■ AIM ■
Every entry must be echoed exactly.

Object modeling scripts
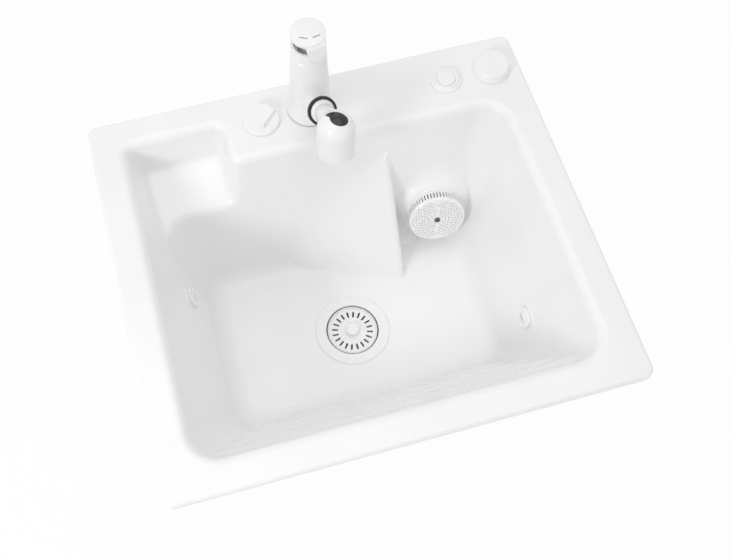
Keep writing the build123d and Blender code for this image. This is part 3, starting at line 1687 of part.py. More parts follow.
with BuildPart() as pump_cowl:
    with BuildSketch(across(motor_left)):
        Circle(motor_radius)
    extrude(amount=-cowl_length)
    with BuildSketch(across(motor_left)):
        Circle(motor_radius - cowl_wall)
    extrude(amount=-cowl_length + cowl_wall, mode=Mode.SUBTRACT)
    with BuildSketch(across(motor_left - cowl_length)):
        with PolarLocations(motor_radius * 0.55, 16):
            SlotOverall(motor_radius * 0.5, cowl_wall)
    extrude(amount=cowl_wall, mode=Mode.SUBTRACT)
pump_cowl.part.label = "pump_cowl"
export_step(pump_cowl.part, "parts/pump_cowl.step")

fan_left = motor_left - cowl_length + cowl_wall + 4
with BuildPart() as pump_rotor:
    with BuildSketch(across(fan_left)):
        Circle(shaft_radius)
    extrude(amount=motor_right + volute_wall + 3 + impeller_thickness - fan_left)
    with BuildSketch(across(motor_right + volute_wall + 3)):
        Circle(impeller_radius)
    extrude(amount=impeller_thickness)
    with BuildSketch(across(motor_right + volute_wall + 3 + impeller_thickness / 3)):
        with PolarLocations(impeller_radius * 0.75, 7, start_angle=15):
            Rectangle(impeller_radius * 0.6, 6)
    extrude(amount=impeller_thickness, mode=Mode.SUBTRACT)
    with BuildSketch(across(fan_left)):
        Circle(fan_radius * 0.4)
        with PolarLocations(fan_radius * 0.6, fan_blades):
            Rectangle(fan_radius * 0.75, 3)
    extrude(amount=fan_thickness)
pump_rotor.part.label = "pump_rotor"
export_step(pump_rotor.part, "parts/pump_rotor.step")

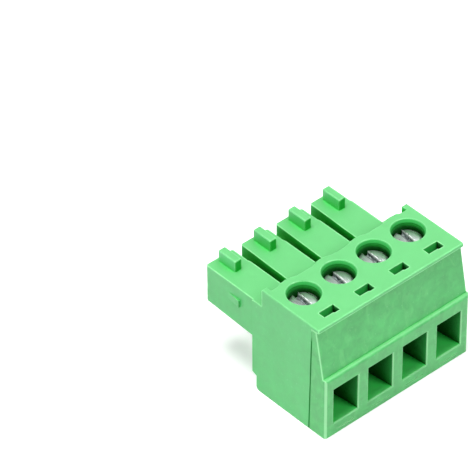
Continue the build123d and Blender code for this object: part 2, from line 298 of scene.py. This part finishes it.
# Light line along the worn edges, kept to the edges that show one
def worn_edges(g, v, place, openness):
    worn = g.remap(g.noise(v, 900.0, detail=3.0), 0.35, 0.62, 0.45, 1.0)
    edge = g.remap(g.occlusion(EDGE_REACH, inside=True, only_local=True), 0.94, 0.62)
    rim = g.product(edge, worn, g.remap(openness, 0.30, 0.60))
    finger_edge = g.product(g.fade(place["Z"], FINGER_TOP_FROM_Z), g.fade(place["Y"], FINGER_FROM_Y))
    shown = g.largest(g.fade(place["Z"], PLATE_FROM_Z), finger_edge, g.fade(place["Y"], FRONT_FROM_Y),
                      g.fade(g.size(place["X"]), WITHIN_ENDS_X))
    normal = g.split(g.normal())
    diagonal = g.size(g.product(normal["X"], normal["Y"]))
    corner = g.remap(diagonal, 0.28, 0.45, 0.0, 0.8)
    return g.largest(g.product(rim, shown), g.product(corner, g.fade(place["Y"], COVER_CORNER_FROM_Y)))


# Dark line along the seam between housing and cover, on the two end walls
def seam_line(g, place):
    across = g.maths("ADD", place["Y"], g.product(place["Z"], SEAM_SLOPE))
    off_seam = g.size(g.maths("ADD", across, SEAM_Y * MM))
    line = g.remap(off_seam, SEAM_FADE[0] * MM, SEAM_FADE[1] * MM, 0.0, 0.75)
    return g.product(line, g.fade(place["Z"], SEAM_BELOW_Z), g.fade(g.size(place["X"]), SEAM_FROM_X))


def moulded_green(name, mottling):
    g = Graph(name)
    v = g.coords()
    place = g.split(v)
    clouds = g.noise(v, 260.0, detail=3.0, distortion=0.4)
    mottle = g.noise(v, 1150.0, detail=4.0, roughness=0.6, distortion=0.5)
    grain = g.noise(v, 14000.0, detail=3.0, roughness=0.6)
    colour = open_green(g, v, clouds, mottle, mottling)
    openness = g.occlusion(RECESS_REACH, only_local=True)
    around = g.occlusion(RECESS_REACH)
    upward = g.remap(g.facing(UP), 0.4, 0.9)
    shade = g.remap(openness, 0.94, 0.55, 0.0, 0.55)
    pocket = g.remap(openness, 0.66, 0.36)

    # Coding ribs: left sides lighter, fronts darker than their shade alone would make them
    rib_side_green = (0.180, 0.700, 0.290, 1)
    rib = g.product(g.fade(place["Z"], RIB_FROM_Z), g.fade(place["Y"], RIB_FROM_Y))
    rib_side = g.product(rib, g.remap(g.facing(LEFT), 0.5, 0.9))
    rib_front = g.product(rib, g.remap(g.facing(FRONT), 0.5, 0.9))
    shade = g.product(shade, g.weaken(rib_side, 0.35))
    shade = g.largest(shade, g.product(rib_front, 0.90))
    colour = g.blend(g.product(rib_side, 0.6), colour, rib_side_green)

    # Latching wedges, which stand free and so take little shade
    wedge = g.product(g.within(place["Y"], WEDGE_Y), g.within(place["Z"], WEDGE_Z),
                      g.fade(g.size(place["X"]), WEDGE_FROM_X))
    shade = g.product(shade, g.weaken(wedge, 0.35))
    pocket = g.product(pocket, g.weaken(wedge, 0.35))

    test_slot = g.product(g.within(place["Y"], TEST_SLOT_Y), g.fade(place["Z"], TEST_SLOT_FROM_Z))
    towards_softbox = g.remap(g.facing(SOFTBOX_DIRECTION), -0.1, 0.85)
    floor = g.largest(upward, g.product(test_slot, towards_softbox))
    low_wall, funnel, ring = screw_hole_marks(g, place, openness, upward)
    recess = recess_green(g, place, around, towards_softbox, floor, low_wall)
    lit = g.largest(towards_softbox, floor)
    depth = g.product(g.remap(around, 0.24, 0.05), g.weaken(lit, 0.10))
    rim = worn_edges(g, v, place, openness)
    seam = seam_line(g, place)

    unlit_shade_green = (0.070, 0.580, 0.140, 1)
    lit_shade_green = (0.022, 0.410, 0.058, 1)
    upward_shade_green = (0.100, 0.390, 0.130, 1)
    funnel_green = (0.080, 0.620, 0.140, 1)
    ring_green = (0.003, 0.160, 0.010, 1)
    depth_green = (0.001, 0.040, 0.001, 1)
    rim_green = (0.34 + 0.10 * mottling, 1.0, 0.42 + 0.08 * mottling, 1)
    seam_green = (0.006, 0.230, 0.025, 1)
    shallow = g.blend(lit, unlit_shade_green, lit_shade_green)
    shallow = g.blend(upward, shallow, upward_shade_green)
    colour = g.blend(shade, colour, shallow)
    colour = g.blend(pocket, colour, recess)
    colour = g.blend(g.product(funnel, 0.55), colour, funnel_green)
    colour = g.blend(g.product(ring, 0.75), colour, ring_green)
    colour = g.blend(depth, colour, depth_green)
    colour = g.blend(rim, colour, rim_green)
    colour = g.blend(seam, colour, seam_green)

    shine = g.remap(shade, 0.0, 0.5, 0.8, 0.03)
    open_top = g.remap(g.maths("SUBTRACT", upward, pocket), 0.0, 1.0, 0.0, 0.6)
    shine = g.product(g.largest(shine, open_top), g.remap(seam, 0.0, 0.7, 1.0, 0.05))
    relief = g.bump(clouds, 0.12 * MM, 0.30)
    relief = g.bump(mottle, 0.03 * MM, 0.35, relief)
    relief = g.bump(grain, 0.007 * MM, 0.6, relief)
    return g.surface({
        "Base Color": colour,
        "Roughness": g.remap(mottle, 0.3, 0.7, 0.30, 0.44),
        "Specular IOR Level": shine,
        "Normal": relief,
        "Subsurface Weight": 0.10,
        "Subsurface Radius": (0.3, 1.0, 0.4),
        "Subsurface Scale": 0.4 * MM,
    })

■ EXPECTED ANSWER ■
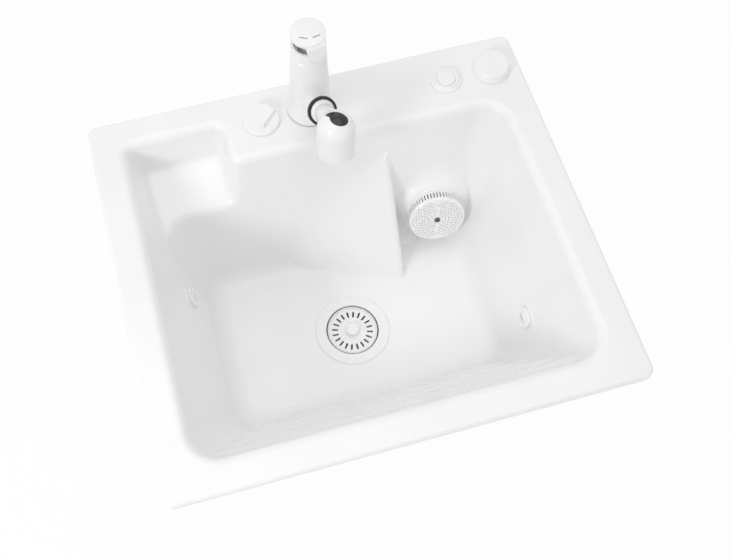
Keep writing the build123d and Blender code for this image. This is part 3, starting at line 1687 of part.py. More parts follow.
with BuildPart() as pump_cowl:
    with BuildSketch(across(motor_left)):
        Circle(motor_radius)
    extrude(amount=-cowl_length)
    with BuildSketch(across(motor_left)):
        Circle(motor_radius - cowl_wall)
    extrude(amount=-cowl_length + cowl_wall, mode=Mode.SUBTRACT)
    with BuildSketch(across(motor_left - cowl_length)):
        with PolarLocations(motor_radius * 0.55, 16):
            SlotOverall(motor_radius * 0.5, cowl_wall)
    extrude(amount=cowl_wall, mode=Mode.SUBTRACT)
pump_cowl.part.label = "pump_cowl"
export_step(pump_cowl.part, "parts/pump_cowl.step")

fan_left = motor_left - cowl_length + cowl_wall + 4
with BuildPart() as pump_rotor:
    with BuildSketch(across(fan_left)):
        Circle(shaft_radius)
    extrude(amount=motor_right + volute_wall + 3 + impeller_thickness - fan_left)
    with BuildSketch(across(motor_right + volute_wall + 3)):
        Circle(impeller_radius)
    extrude(amount=impeller_thickness)
    with BuildSketch(across(motor_right + volute_wall + 3 + impeller_thickness / 3)):
        with PolarLocations(impeller_radius * 0.75, 7, start_angle=15):
            Rectangle(impeller_radius * 0.6, 6)
    extrude(amount=impeller_thickness, mode=Mode.SUBTRACT)
    with BuildSketch(across(fan_left)):
        Circle(fan_radius * 0.4)
        with PolarLocations(fan_radius * 0.6, fan_blades):
            Rectangle(fan_radius * 0.75, 3)
    extrude(amount=fan_thickness)
pump_rotor.part.label = "pump_rotor"
export_step(pump_rotor.part, "parts/pump_rotor.step")

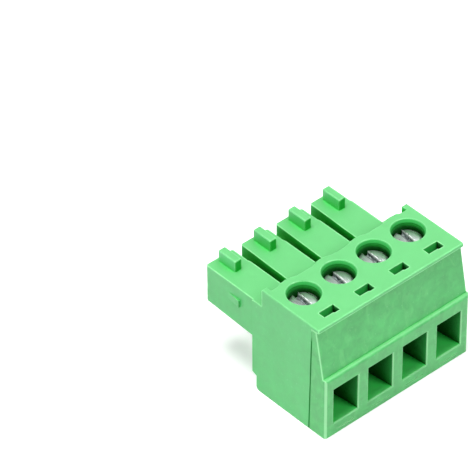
Continue the build123d and Blender code for this object: part 2, from line 298 of scene.py. This part finishes it.
# Light line along the worn edges, kept to the edges that show one
def worn_edges(g, v, place, openness):
    worn = g.remap(g.noise(v, 900.0, detail=3.0), 0.35, 0.62, 0.45, 1.0)
    edge = g.remap(g.occlusion(EDGE_REACH, inside=True, only_local=True), 0.94, 0.62)
    rim = g.product(edge, worn, g.remap(openness, 0.30, 0.60))
    finger_edge = g.product(g.fade(place["Z"], FINGER_TOP_FROM_Z), g.fade(place["Y"], FINGER_FROM_Y))
    shown = g.largest(g.fade(place["Z"], PLATE_FROM_Z), finger_edge, g.fade(place["Y"], FRONT_FROM_Y),
                      g.fade(g.size(place["X"]), WITHIN_ENDS_X))
    normal = g.split(g.normal())
    diagonal = g.size(g.product(normal["X"], normal["Y"]))
    corner = g.remap(diagonal, 0.28, 0.45, 0.0, 0.8)
    return g.largest(g.product(rim, shown), g.product(corner, g.fade(place["Y"], COVER_CORNER_FROM_Y)))


# Dark line along the seam between housing and cover, on the two end walls
def seam_line(g, place):
    across = g.maths("ADD", place["Y"], g.product(place["Z"], SEAM_SLOPE))
    off_seam = g.size(g.maths("ADD", across, SEAM_Y * MM))
    line = g.remap(off_seam, SEAM_FADE[0] * MM, SEAM_FADE[1] * MM, 0.0, 0.75)
    return g.product(line, g.fade(place["Z"], SEAM_BELOW_Z), g.fade(g.size(place["X"]), SEAM_FROM_X))


def moulded_green(name, mottling):
    g = Graph(name)
    v = g.coords()
    place = g.split(v)
    clouds = g.noise(v, 260.0, detail=3.0, distortion=0.4)
    mottle = g.noise(v, 1150.0, detail=4.0, roughness=0.6, distortion=0.5)
    grain = g.noise(v, 14000.0, detail=3.0, roughness=0.6)
    colour = open_green(g, v, clouds, mottle, mottling)
    openness = g.occlusion(RECESS_REACH, only_local=True)
    around = g.occlusion(RECESS_REACH)
    upward = g.remap(g.facing(UP), 0.4, 0.9)
    shade = g.remap(openness, 0.94, 0.55, 0.0, 0.55)
    pocket = g.remap(openness, 0.66, 0.36)

    # Coding ribs: left sides lighter, fronts darker than their shade alone would make them
    rib_side_green = (0.180, 0.700, 0.290, 1)
    rib = g.product(g.fade(place["Z"], RIB_FROM_Z), g.fade(place["Y"], RIB_FROM_Y))
    rib_side = g.product(rib, g.remap(g.facing(LEFT), 0.5, 0.9))
    rib_front = g.product(rib, g.remap(g.facing(FRONT), 0.5, 0.9))
    shade = g.product(shade, g.weaken(rib_side, 0.35))
    shade = g.largest(shade, g.product(rib_front, 0.90))
    colour = g.blend(g.product(rib_side, 0.6), colour, rib_side_green)

    # Latching wedges, which stand free and so take little shade
    wedge = g.product(g.within(place["Y"], WEDGE_Y), g.within(place["Z"], WEDGE_Z),
                      g.fade(g.size(place["X"]), WEDGE_FROM_X))
    shade = g.product(shade, g.weaken(wedge, 0.35))
    pocket = g.product(pocket, g.weaken(wedge, 0.35))

    test_slot = g.product(g.within(place["Y"], TEST_SLOT_Y), g.fade(place["Z"], TEST_SLOT_FROM_Z))
    towards_softbox = g.remap(g.facing(SOFTBOX_DIRECTION), -0.1, 0.85)
    floor = g.largest(upward, g.product(test_slot, towards_softbox))
    low_wall, funnel, ring = screw_hole_marks(g, place, openness, upward)
    recess = recess_green(g, place, around, towards_softbox, floor, low_wall)
    lit = g.largest(towards_softbox, floor)
    depth = g.product(g.remap(around, 0.24, 0.05), g.weaken(lit, 0.10))
    rim = worn_edges(g, v, place, openness)
    seam = seam_line(g, place)

    unlit_shade_green = (0.070, 0.580, 0.140, 1)
    lit_shade_green = (0.022, 0.410, 0.058, 1)
    upward_shade_green = (0.100, 0.390, 0.130, 1)
    funnel_green = (0.080, 0.620, 0.140, 1)
    ring_green = (0.003, 0.160, 0.010, 1)
    depth_green = (0.001, 0.040, 0.001, 1)
    rim_green = (0.34 + 0.10 * mottling, 1.0, 0.42 + 0.08 * mottling, 1)
    seam_green = (0.006, 0.230, 0.025, 1)
    shallow = g.blend(lit, unlit_shade_green, lit_shade_green)
    shallow = g.blend(upward, shallow, upward_shade_green)
    colour = g.blend(shade, colour, shallow)
    colour = g.blend(pocket, colour, recess)
    colour = g.blend(g.product(funnel, 0.55), colour, funnel_green)
    colour = g.blend(g.product(ring, 0.75), colour, ring_green)
    colour = g.blend(depth, colour, depth_green)
    colour = g.blend(rim, colour, rim_green)
    colour = g.blend(seam, colour, seam_green)

    shine = g.remap(shade, 0.0, 0.5, 0.8, 0.03)
    open_top = g.remap(g.maths("SUBTRACT", upward, pocket), 0.0, 1.0, 0.0, 0.6)
    shine = g.product(g.largest(shine, open_top), g.remap(seam, 0.0, 0.7, 1.0, 0.05))
    relief = g.bump(clouds, 0.12 * MM, 0.30)
    relief = g.bump(mottle, 0.03 * MM, 0.35, relief)
    relief = g.bump(grain, 0.007 * MM, 0.6, relief)
    return g.surface({
        "Base Color": colour,
        "Roughness": g.remap(mottle, 0.3, 0.7, 0.30, 0.44),
        "Specular IOR Level": shine,
        "Normal": relief,
        "Subsurface Weight": 0.10,
        "Subsurface Radius": (0.3, 1.0, 0.4),
        "Subsurface Scale": 0.4 * MM,
    })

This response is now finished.